On the 05th April 2026 I had drunk my 9 beers and my last beer didn’t taste so good, so I thought oh well let me have a smoke and go sleep, my cigarette didn’t taste so good for some reason either, but I thought nothing of it and got ready for bed. When I got in bed that night I prayed, like I do, but this time God said to me, “Time to stop”. I could feel in my heart that God was doing something and there and then he took the smoking and alcoholism away.
32 years of smoking around a pack (20 cigarettes) a day, 14 years of drinking no less than 6 beers a night and 7 of those years drinking between 9 & 12 beers a night, gone in one night, instantly. From the very next day I could feel God was in me, I had energy, I had an appetite again, I could do exercise and not be sore or out of breath, I would wake up and feel alive, not like I needed to lie on the couch for 4 hours before feeling good to get up and do anything. It was insane the difference and instantly. I had no cravings whatsoever, nothing, I still had my packs of smokes and a fridge full of beer but I did not feel like any of it, all gone, Thank you Lord.

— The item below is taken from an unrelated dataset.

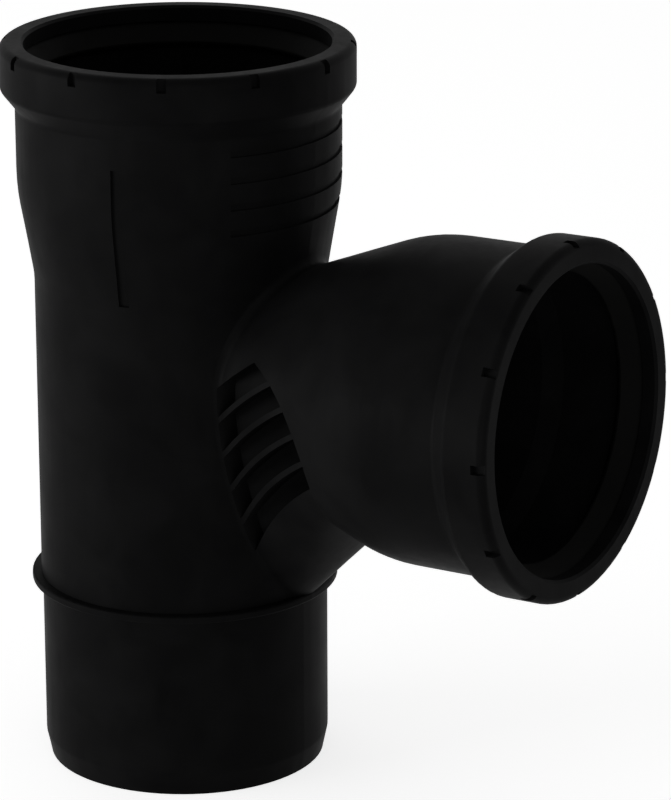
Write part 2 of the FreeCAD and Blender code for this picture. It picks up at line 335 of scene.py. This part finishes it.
# %% [markdown]
# ## From node tree to plain piece
# The export and the other tools want plain meshes with their place in their points. So each seal is made by
# the tree on a scratch object, turned into a mesh, and moved to its socket by its points. A modifier knows
# the tree's inputs by identifiers of their own, so the names are looked up first.


# %% Make and place both seals
def add_object(name, data):
    """An object in the scene that carries this mesh, lamp or camera."""
    thing = bpy.data.objects.new(name, data)
    bpy.context.scene.collection.objects.link(thing)
    return thing


def made_by(tree, name, sizes):
    """The mesh that a tree makes from these named sizes, on an object of its own."""
    holder = add_object(name, bpy.data.meshes.new(name + "_holder"))
    modifier = holder.modifiers.new("maker", "NODES")
    modifier.node_group = tree
    identifier = {s.name: s.identifier for s in tree.interface.items_tree if s.in_out == "INPUT"}
    for key, value in sizes.items():
        modifier[identifier[key]] = value
    bpy.context.view_layer.update()
    evaluated = holder.evaluated_get(bpy.context.evaluated_depsgraph_get())
    mesh = bpy.data.meshes.new_from_object(evaluated)
    holder.modifiers.clear()
    holder.data = mesh
    return holder


def place_seal(name, node, where):
    """One seal in its socket, standing for the CAD model's ring."""
    piece = made_by(lip_seal, name, SEAL_SIZES)
    piece.data.transform(where)
    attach(piece, "root")
    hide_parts(node)
    print(name, len(piece.data.polygons), "faces")


place_seal("run_lip_seal", "run_socket_seal", on_run)
place_seal("branch_lip_seal", "branch_socket_seal", on_branch)

# %% [markdown]
# ## A pale floor
# The floor is a large pale disc, which keeps the fitting's soft shadow. More light would make it white, but
# would also turn the black plastic grey. So the floor has a glow of its own that only the camera and the
# reflections see. It is added to the lit floor, and the shadow stays.

# %% Floor
FLOOR_RADIUS = 4.0
FLOOR_SIDES = 96
FLOOR_PALE = (0.86, 0.86, 0.86, 1)
FLOOR_GLOW = 0.76
WHITE = (1, 1, 1, 1)


def seen_as_background(tree):
    """One for camera, glossy and transmission rays, nought for the light that reaches the fitting."""
    rays = put(tree, "ShaderNodeLightPath").outputs
    mirrored = maths(tree, "MAXIMUM", rays["Is Glossy Ray"], rays["Is Transmission Ray"])
    return maths(tree, "MAXIMUM", rays["Is Camera Ray"], mirrored)


def pale_floor():
    """A pale floor that the camera sees near white, with the shadow kept."""
    steps = [2 * math.pi * i / FLOOR_SIDES for i in range(FLOOR_SIDES)]
    rim = [(FLOOR_RADIUS * math.cos(a), FLOOR_RADIUS * math.sin(a), 0.0) for a in steps]
    mesh = bpy.data.meshes.new("floor")
    mesh.from_pydata(rim, [], [list(range(FLOOR_SIDES))])
    floor = add_object("floor", mesh)
    material, tree = new_material("pale_floor")
    matt = put(tree, "ShaderNodeBsdfDiffuse", {"Color": FLOOR_PALE})
    strength = maths(tree, "MULTIPLY", seen_as_background(tree), FLOOR_GLOW)
    glow = put(tree, "ShaderNodeEmission", {"Color": WHITE, "Strength": strength})
    both = put(tree, "ShaderNodeAddShader", {0: matt.outputs[0], 1: glow.outputs[0]})
    put(tree, "ShaderNodeOutputMaterial", {"Surface": both.outputs[0]})
    mesh.materials.append(material)


pale_floor()
print("floor:", 2 * FLOOR_RADIUS, "m across")

# %% [markdown]
# ## A white world
# Beyond the floor the world is white, for the camera and in reflections. What it lends to the fitting is
# separate from that, and dim, because an even light from everywhere would fill the mouths and the slots
# between the ribs, which the photograph shows nearly black.

# %% World
WORLD_SOFT = 0.22


def white_world():
    """White where it is seen, also in reflections, and a dim even light on everything else."""
    world = bpy.data.worlds.new("studio")
    bpy.context.scene.world = world
    world.use_nodes = True
    tree = world.node_tree
    tree.nodes.clear()
    strength = remap(tree, seen_as_background(tree), 0.0, 1.0, WORLD_SOFT, 1.0)
    light = put(tree, "ShaderNodeBackground", {"Color": WHITE, "Strength": strength})
    put(tree, "ShaderNodeOutputWorld", {"Surface": light.outputs[0]})


white_world()
print("world lights the fitting at", WORLD_SOFT)

# %% [markdown]
# ## Lamps
# Black plastic shows its form by how the light falls off round it, so the lamps are large and soft. One lamp
# from above would be simpler, but it would light the inside of the upper mouth, which the photograph shows
# nearly black. So both main lamps are long low strips, no higher than that mouth. The strong one stands to
# the left and lights the run and the socket from the side. The weaker one on the right fills the shaded flank
# and reaches a little way into the branch. A third, behind on the left, lifts the far edge.

# %% Lamps
CENTRE = Vector((0.04, 0.0, 0.14))
STRIP_DISTANCE = 1.6
STRIP_HEIGHT = 0.26


def towards(azimuth, elevation):
    """The direction from the fitting to a lamp or the camera. Azimuth turns from the front to the right."""
    a, e = math.radians(azimuth), math.radians(elevation)
    return Vector((math.sin(a) * math.cos(e), -math.cos(a) * math.cos(e), math.sin(e)))


def soft_lamp(name, azimuth, elevation, distance, width, height, power):
    """A flat area lamp that looks at the fitting."""
    back = towards(azimuth, elevation)
    light = bpy.data.lights.new(name, "AREA")
    light.shape, light.size, light.size_y, light.energy = "RECTANGLE", width, height, power
    lamp = add_object(name, light)
    lamp.location = CENTRE + back * distance
    lamp.rotation_mode = "QUATERNION"
    lamp.rotation_quaternion = back.to_track_quat("Z", "Y")


soft_lamp("key_strip", -42, 0, STRIP_DISTANCE, width=1.2, height=STRIP_HEIGHT, power=16.5)
soft_lamp("fill_strip", 46, 0, STRIP_DISTANCE, width=1.0, height=STRIP_HEIGHT, power=4.5)
soft_lamp("back_left", -120, 50, distance=2.4, width=1.2, height=1.2, power=2)

# %% [markdown]
# ## Camera
# The camera stands about 1.6 m away, a third of a right angle round to the right and a little above, with a
# long lens, so the mouths look only slightly foreshortened. The values come from laying the fitting's
# circles on the photograph. The small roll is the photograph's own.

# %% Camera
CAMERA_AZIMUTH = 33.24
CAMERA_ELEVATION = 17.61
CAMERA_ROLL = -0.178
CAMERA_DISTANCE = 1.64275
SENSOR = 36.0
FOCAL_PIXELS = 4291.93
PICTURE_HEIGHT = 800
AIM_HEIGHT = 0.140
AIM_RIGHT = 0.05839
AIM_UP = 0.00047


def photo_camera():
    """A camera at the photograph's viewing angle."""
    roll = math.radians(CAMERA_ROLL)
    back = towards(CAMERA_AZIMUTH, CAMERA_ELEVATION)
    right = Vector((-back.y, back.x, 0.0)).normalized()
    up = back.cross(right)
    eye = Vector((0, 0, AIM_HEIGHT)) + right * AIM_RIGHT + up * AIM_UP + back * CAMERA_DISTANCE
    rolled_right = right * math.cos(roll) + up * math.sin(roll)
    rolled_up = up * math.cos(roll) - right * math.sin(roll)
    data = bpy.data.cameras.new("photo_camera")
    data.lens = SENSOR * FOCAL_PIXELS / PICTURE_HEIGHT
    data.sensor_width, data.sensor_fit = SENSOR, "AUTO"
    camera = add_object("photo_camera", data)
    turn = Matrix((rolled_right, rolled_up, back)).transposed().to_4x4()
    camera.matrix_world = Matrix.Translation(eye) @ turn
    bpy.context.scene.camera = camera
    return camera


camera = photo_camera()
bpy.context.scene.view_settings.view_transform = "Standard"
print("camera at", [round(c, 3) for c in camera.location], "lens", round(camera.data.lens, 1), "mm")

God Is AMAZING and with Him nothing is impossible, He loves you so much, no matter what you have done, nothing is too big for Him to forgive.

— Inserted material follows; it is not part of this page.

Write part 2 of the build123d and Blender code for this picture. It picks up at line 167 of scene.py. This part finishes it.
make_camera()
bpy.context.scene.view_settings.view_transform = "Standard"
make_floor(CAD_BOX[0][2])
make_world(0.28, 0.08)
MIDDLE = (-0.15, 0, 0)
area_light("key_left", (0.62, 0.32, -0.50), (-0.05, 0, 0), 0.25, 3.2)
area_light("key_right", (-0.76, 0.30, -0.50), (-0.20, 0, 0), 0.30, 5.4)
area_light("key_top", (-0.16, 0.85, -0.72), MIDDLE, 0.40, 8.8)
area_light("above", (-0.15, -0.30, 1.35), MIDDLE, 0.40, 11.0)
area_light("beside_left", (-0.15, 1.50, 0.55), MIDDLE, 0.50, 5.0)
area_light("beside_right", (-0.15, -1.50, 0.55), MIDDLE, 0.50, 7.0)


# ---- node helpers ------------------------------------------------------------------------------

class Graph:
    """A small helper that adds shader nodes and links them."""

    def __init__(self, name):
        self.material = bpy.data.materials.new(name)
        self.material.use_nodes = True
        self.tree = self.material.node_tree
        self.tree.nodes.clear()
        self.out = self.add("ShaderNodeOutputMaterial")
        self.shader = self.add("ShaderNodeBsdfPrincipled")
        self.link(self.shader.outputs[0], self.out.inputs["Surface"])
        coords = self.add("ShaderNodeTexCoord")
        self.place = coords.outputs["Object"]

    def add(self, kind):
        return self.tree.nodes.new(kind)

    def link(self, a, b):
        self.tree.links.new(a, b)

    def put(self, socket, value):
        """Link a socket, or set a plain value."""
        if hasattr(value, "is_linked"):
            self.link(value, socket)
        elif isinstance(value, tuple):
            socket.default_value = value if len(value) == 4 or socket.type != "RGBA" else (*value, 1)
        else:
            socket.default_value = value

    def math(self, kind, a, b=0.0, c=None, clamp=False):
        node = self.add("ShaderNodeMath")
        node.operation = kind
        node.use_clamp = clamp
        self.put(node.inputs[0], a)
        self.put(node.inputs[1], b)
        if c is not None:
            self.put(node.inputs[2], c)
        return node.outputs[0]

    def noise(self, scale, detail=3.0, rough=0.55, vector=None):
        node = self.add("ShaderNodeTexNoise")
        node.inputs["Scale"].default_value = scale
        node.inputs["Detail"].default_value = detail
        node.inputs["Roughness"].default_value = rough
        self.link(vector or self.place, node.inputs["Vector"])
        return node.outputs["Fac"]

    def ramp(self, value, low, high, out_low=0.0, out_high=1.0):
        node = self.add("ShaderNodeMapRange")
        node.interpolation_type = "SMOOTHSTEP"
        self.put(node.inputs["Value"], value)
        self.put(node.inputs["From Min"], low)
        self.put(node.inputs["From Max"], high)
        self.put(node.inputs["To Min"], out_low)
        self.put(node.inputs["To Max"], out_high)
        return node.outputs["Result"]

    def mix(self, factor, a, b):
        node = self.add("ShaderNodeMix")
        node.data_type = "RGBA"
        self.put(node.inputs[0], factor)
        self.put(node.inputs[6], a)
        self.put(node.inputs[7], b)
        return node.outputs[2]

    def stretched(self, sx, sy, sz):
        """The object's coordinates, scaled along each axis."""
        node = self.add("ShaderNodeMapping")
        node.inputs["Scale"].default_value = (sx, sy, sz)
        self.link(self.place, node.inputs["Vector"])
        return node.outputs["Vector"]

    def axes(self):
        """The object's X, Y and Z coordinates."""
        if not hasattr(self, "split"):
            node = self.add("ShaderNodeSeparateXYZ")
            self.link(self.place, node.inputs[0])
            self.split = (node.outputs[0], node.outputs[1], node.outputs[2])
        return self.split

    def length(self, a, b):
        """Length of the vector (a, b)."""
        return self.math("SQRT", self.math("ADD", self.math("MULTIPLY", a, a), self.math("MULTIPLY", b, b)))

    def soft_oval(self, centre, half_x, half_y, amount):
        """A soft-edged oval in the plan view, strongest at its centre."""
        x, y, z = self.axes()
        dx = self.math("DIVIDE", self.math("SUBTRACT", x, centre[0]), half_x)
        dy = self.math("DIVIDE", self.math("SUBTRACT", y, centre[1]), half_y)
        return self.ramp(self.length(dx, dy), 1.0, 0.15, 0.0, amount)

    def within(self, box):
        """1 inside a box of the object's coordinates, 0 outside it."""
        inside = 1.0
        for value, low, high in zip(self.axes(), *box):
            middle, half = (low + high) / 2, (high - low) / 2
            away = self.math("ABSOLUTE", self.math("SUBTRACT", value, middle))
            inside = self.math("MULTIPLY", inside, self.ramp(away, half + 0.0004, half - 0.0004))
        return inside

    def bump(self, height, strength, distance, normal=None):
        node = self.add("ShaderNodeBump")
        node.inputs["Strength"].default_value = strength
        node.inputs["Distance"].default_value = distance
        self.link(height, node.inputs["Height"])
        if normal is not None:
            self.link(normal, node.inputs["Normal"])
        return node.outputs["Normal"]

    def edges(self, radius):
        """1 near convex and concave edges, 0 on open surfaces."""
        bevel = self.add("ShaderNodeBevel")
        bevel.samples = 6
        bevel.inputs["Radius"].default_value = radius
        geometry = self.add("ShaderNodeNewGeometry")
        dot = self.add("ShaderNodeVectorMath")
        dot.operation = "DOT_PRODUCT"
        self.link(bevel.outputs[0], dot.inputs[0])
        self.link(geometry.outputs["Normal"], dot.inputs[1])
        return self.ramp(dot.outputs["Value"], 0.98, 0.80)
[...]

John 3:16 For God so loved the world that He gave His only begotten Son, that whoever believes in Him should not perish but have everlasting life. 17 For God did not send His Son into the world to condemn the world, but that the world through Him might be saved.
Romans10:9 that if you confess with your mouth the Lord Jesus and believe in your heart that God has raised Him from the dead, you will be saved. 10 For with the heart one believes unto righteousness, and with the mouth confession is made unto salvation.